I want to learn about syndications. How do I do that?

If you want to self-study, luckily there are books that get you on your way. You won’t become an expert after having read them, but you will know what questions to ask and what direction to turn.

Where do you see the real estate market in 3 months, 6 months, a year from now?

I don’t know. Nobody does.

I don’t predict markets. I look for properties that match my fixed benchmarks. One deal may be better than another, but they all fulfill my investing criteria. This way I know that I’m getting at least the minimum that I set out to achieve.

If you aren’t sure what criteria to apply, here’s a set that you can start from, and adjust as needed.
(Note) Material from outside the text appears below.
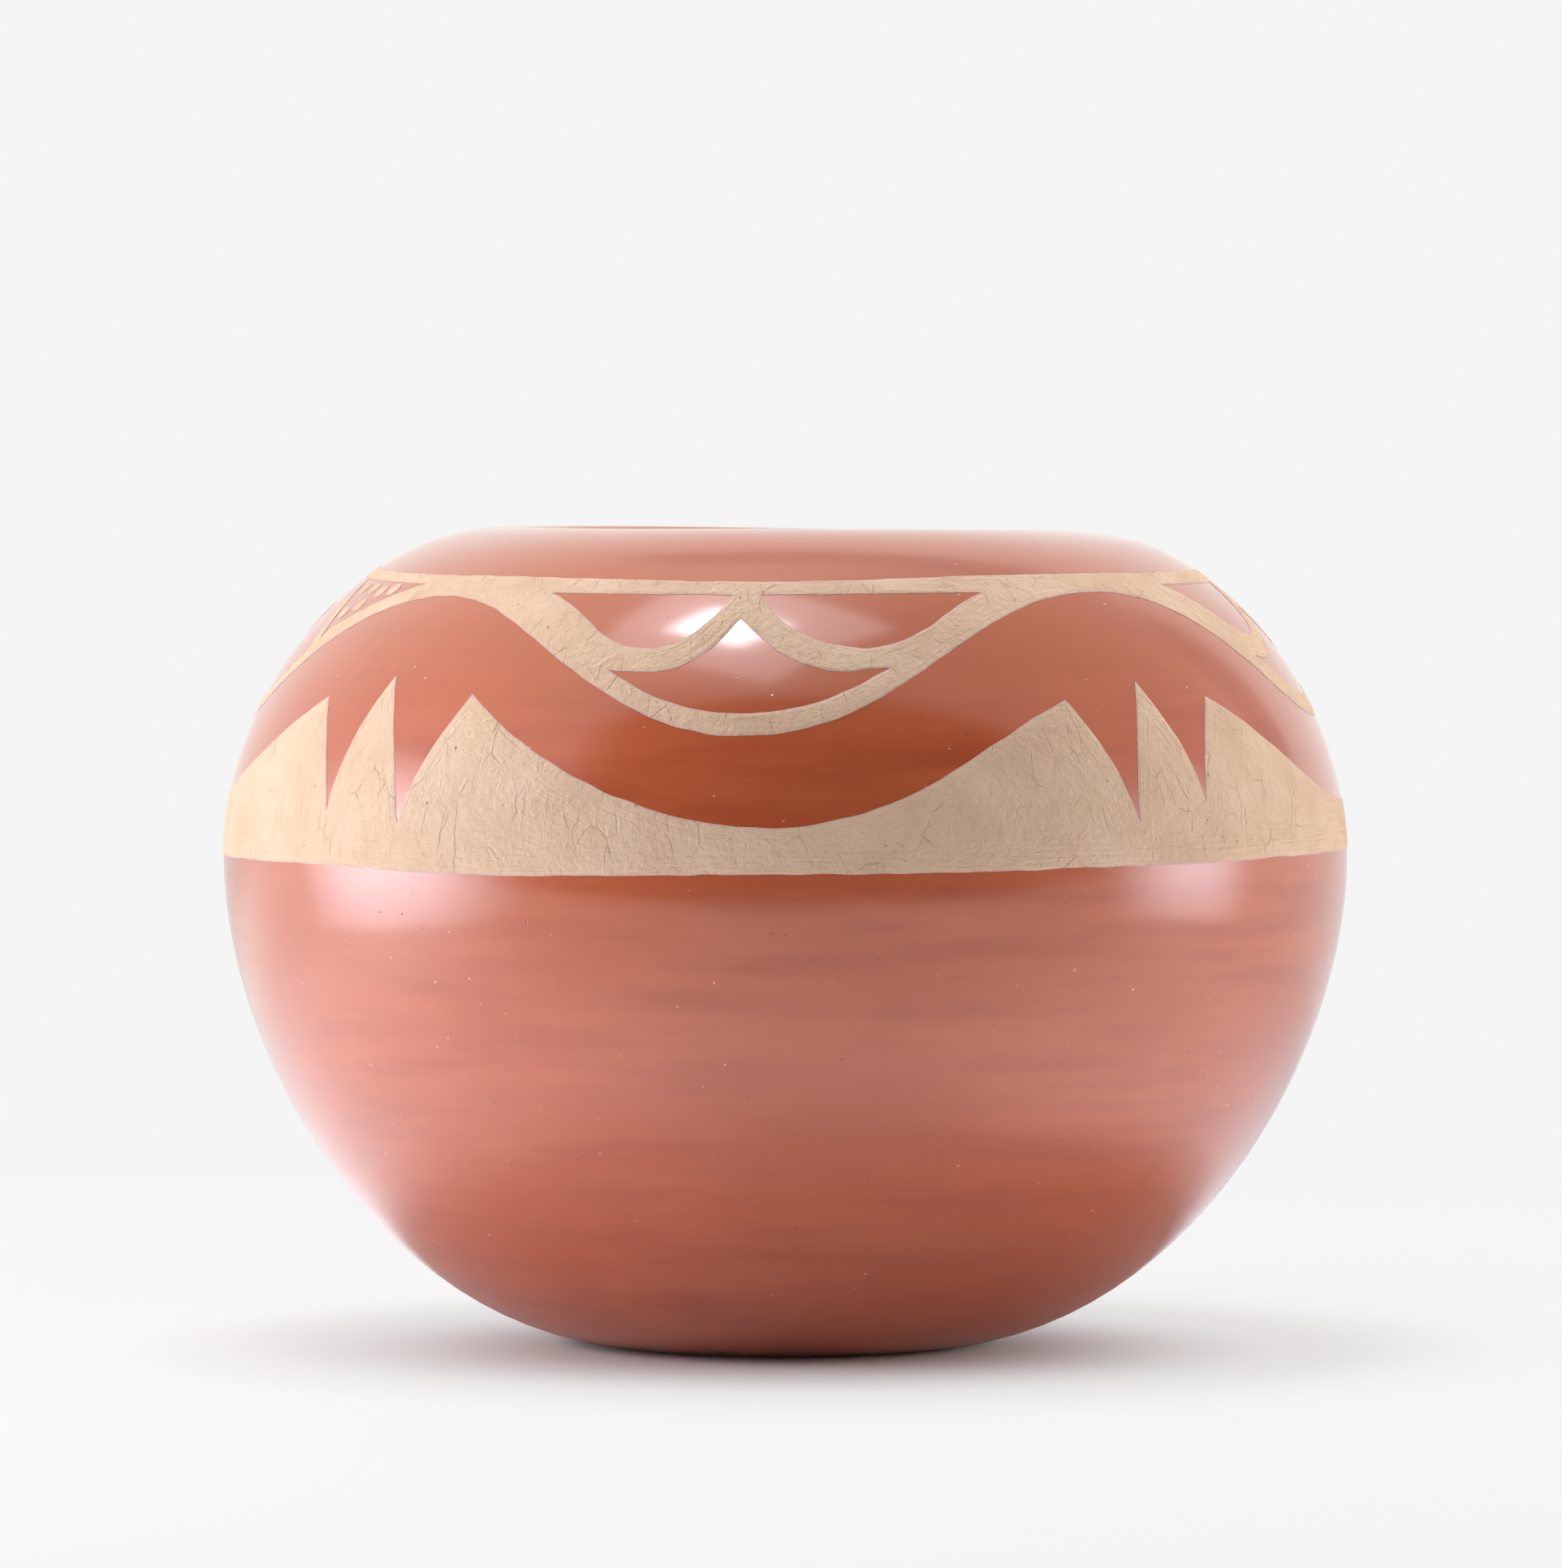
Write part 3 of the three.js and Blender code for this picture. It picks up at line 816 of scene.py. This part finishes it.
scuff_zone = add(tree, "MapRange", {
    "Value": scuff_area, "From Min": 0.64, "From Max": 0.74, "To Max": 0.4,
})
scuff_mask = add(tree, "Math", {0: scuff_line, 1: scuff_zone}, operation="MULTIPLY")
scuffed = add(tree, "Mix", {
    "Factor": scuff_mask, "A": speckled.outputs[2], "B": shade("#CF7444"),
}, data_type="RGBA")
gloss = add(tree, "MapRange", {
    "Value": long_strokes, "From Min": 0.3, "From Max": 0.7, "To Min": 0.285, "To Max": 0.35,
})
peel = add(tree, "TexNoise", {"Vector": place, "Scale": per(1.6)})
peel_bump = add(tree, "Bump", {"Height": peel, "Distance": 0.0012 * MM})
pit_bump = add(tree, "Bump", {
    "Height": speck_mask, "Strength": 0.7, "Distance": 0.08 * MM, "Normal": peel_bump,
}, invert=True)
polish = add(tree, "MapRange", {
    "Value": height, "From Min": 2 * MM, "From Max": 18 * MM, "To Min": 0.3, "To Max": 1.0,
})
shader = add(tree, "BsdfPrincipled", {
    "Base Color": scuffed.outputs[2],
    "Roughness": gloss,
    "IOR": 1.36,
    "Coat Weight": polish,
    "Coat Roughness": 0.13,
    "Coat IOR": 1.7,
    "Normal": pit_bump,
    "Coat Normal": pit_bump,
})
add(tree, "OutputMaterial", {"Surface": shader})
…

If you find something that fits, buy it. If you don’t find it, keep searching until you do.

If your net ends up empty, consider tweaking your criteria.

Should I self-manage?

Unless you can afford to spend a long time on the phone in a single go, I would say no.

Property management activity is bursty. You can have weeks of nothing, and then a few days of absolute chaos. If you can’t afford to drop everything else and dedicate yourself to sorting the chaos out, you probably want to have a property manager.

How do I find a good property manager?

Surprisingly hard to say. All property managers talk big game, but few deliver.

And even good ones, as the word gets around and they expand their client base, get spread thinner to the point where they start dropping the ball.

My advice would be to iterate: start from a property manager that someone recommends to you. Fire them at the point where they don’t work well. Find another. Rinse and repeat until success.

Reconsider your property manager choice every 2 to 3 years.

Should I get a home warranty on my rental?

In my opinion, no.

Home warranties are not compatible with rentals. If something breaks in your rental, you want it fixed as soon as possible, preferably today. Home warranties typically take weeks to resolve. No renter will wait that long if it is important.

In general, you should not insure against events that you would be able to pay to get fixed.